### Recorded information

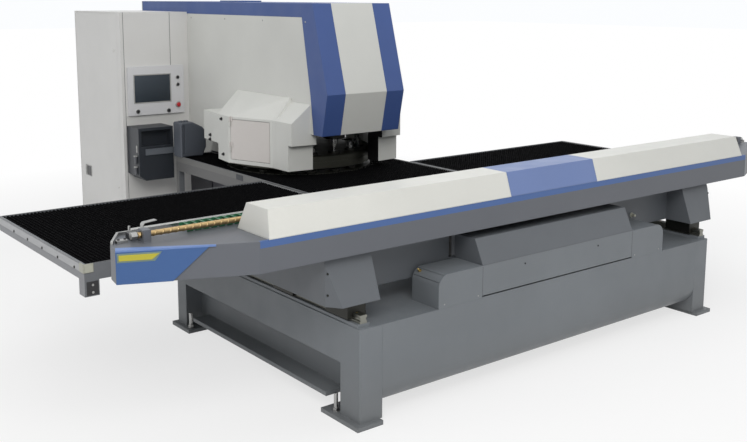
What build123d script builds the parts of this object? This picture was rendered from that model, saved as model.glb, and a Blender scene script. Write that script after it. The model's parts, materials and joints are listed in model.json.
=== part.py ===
# CNC turret punch press: C-frame with a turret, fixed centre table, and a Y carriage that
# carries the wing tables, the cross beam and the X carriage with its sheet clamps.
# Millimetres. +X runs along the cross beam, +Y to the rear, +Z up. The origin is on the
# floor, in the middle of the machine's plan.
import os
from math import cos, hypot, pi, radians, sin

from build123d import *

os.makedirs("parts", exist_ok=True)

sides = {"left": -1, "right": 1}

# Clearances
slide_gap = 0.3       # between pieces that slide on each other
shaft_gap = 0.05      # radial, at a running shaft
door_gap = 3          # around doors

# Sides of round pieces that repeat or are large, where a true circle would have many faces
bore_sides = 6
tool_sides = 8
pin_sides = 12
disc_sides = 36

# Base weldment
base_half_width = 1569
base_front = -2587
base_length = 2072
base_top = 544
wall_bottom = 80
side_frame_width = 150
front_column = 174
rear_column = 121
recess_depth = 120
recess_top = 317
flange_thickness = 25
plate = 25
front_wall_roll = 130
foot_thickness = 25
foot_width = 170
foot_outset = 35
front_foot_length = 335
rear_foot_length = 243
foot_overhang = 28
anchor_x = 1495
anchor_radius = 11
leveler_x = 1563
leveler_radius = 12
leveler_height = 102
leveler_nut = 20

base_rear = base_front + base_length
front_foot = (base_front - foot_overhang, base_front - foot_overhang + front_foot_length)
rear_foot = (base_rear + plate - rear_foot_length, base_rear + plate)
front_bolt_y = base_front + front_column + 48
rear_bolt_y = base_rear - rear_column - 49
inner_x = base_half_width - side_frame_width

# Y rails and guide blocks
rail_x = 1525
rail_pad = 20
rail_width = 45
rail_height = 46
rail_groove = 6
guide_width = 120
guide_length = 200
guide_lift = 16

rail_bottom = base_top + rail_pad
rail_top = rail_bottom + rail_height

# Y carriage underframe
carriage_front = -2549
carriage_lean = 93
leg_inner = 1403
leg_outer = 1707
leg_bottom = 667
leg_rear = -1760
leg_shoulder = 850
leg_corner = (57, 77)
web_y = (-2340, -2310)
notch_half_width = 725
notch_top = 738

# Cross beam
beam_bottom = 926
beam_height = 162
beam_front = -2516
beam_rear = -1941
beam_fold_x = 2117
beam_tip = (2735, -2252)
beam_tip_rear = (2719, -2157)
beam_corner = (2615, -1987)
beam_rear_x = 2570
beam_top = beam_bottom + beam_height
end_cover_thickness = 8
end_cover_inner = (2498, 2333)

# Cover on the beam
cover_half_length = 2065
cover_height = 140
cover_end_slope = 20
cover_rear = -2211
cover_front_slope = 48
cover_rear_slope = 57
centre_cover_half = 393
cover_sheet = 4

# X axis
x_rail_half = 2540
x_rail_width = 34
x_rail_height = 20
top_rail_y = -1980
back_rail_z = 970
x_screw_y = -2170
x_screw_lift = 34
x_screw_radius = 16
x_screw_half = 2590
x_bearing = (40, 60)
x_bearing_x = 2550
carrier_y = (-2130, -2040)
carrier_height = 32
carrier_half = 2306
carrier_links = 28
x_carriage_half = 700
x_plate = 24
x_plate_bottom = 890
x_nut_half = 60

# Sheet clamps
clamp_x = 520
clamp_half = 65
clamp_depth = 110
clamp_top = 965
jaw_length = 65
lower_jaw = 6
jaw_gap = 10
jaw_pivot = (70, 925)
jaw_pin_radius = 9

# Tables
table_top = 876
rail_wall = 12
brush_depth = 30
centre_half = 711
centre_rail = 130
centre_rear = 1187
wing_inner = 726
wing_outer = 2663
wing_front = -1667
wing_rear = -271
wing_rail = 90
arm_width = 60
arm_height = 60
arm_rear = -320
cross_bar = 40
post = 50
bracket = (80, 77, 86)

# Y drive
housing_half = 1023
housing_rear = -2360
housing_top = 735
housing_sheet = 6
housing_round = 70
hood_half = 686
hood_top = 880
hood_rear = -2348
hood_slope = 71
slot_height = 8
screw_z = 606
screw_radius = 25
screw_front = -2470
screw_rear = -550
motor_x = 170

# C-frame
frame_half = 356
frame_floor = 60
lower_arm_front = -480
lower_arm_top = 700
throat_rear = 980
throat_top = 1240
column_rear = 2514
machine_top = 2200
head_skin = 12
head_top_y = -421
head_bend = (-612, 1527)
head_bottom = (-545, 1211)
head_roof_y = -262
band_bottom = 2094
band_points = [(-282, 2094), (-391, 1510), (-430, 1211)]
stripe_half = 197
panel_foot = 80
panel_front = 1190
panel_above_table = 890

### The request
Quote the listing above from its first line to the line with "disc_sides = 36", inclusive, and add nothing.

### Answer to the problem
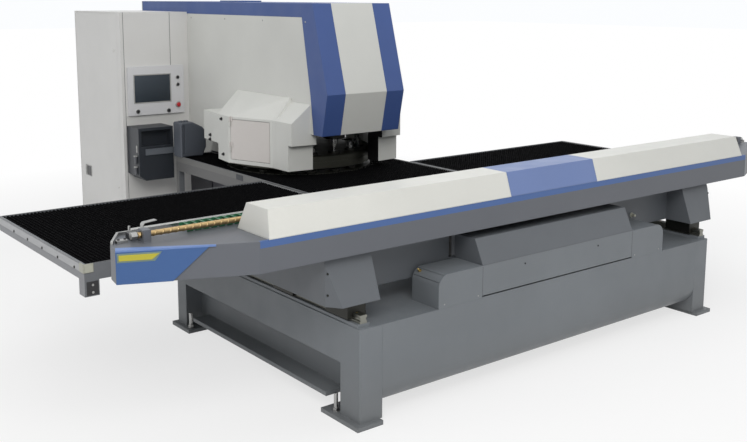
What build123d script builds the parts of this object? This picture was rendered from that model, saved as model.glb, and a Blender scene script. Write that script after it. The model's parts, materials and joints are listed in model.json.
=== part.py ===
# CNC turret punch press: C-frame with a turret, fixed centre table, and a Y carriage that
# carries the wing tables, the cross beam and the X carriage with its sheet clamps.
# Millimetres. +X runs along the cross beam, +Y to the rear, +Z up. The origin is on the
# floor, in the middle of the machine's plan.
import os
from math import cos, hypot, pi, radians, sin

from build123d import *

os.makedirs("parts", exist_ok=True)

sides = {"left": -1, "right": 1}

# Clearances
slide_gap = 0.3       # between pieces that slide on each other
shaft_gap = 0.05      # radial, at a running shaft
door_gap = 3          # around doors

# Sides of round pieces that repeat or are large, where a true circle would have many faces
bore_sides = 6
tool_sides = 8
pin_sides = 12
disc_sides = 36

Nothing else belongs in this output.